The loveliness of the long distance runner.

Through a confluence of random events, I spent my Sunday assisting a Somewhat Famous visual artist who is preparing to open an exhibition at a Trendy Chelsea Gallery. The artist's studio was up in Harlem and happened to be along the home-stretch of the New York City Marathon, which was today. Her third-floor studio overlooked the marathon route, and we spent a good deal of time with our heads thrust out of the window, watching the runners bound their way toward Central Park, walled in on two sides by crowds of cheering onlookers, three- or four-deep:


It is an amazing thing to watch the New York City Marathon. I've never done it before. When I arrived at the studio earlier in the morning, the marathoners had just started to trickle down Fifth Avenue. The first were racers in specially-designed wheelchairs speeding down the pavement. An hour later, the street was completely filled with runners, all with a surprisingly serene look of determination on their faces. You can't stop watching. You can't stop cheering. It is a thrilling thing.

There is such a Sense of Purpose on the faces of the marathon runners. Maybe that's what I like about it so much. As someone in my 20s, I am drawn with envy to those who exude a Sense of Purpose in any kind of obvious way.
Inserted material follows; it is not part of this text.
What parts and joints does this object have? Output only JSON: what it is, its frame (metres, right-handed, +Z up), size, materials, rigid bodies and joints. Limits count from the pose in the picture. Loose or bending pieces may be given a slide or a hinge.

On the subway later in the afternoon, a lovely young British couple got on the train in full I've-just-run-a-marathon regalia. Everyone chatted them up. Everyone was beaming with pride. "Amazing," the young woman said. "I'll never do it again. (It hurts, she later explained.) But, amazing."

Thanks, marathoners, for adding a little extra inspiration to the day.

PS: My old roommate from college ran in the marathon this year! I've added a link to his blog about the experience on my blog roll.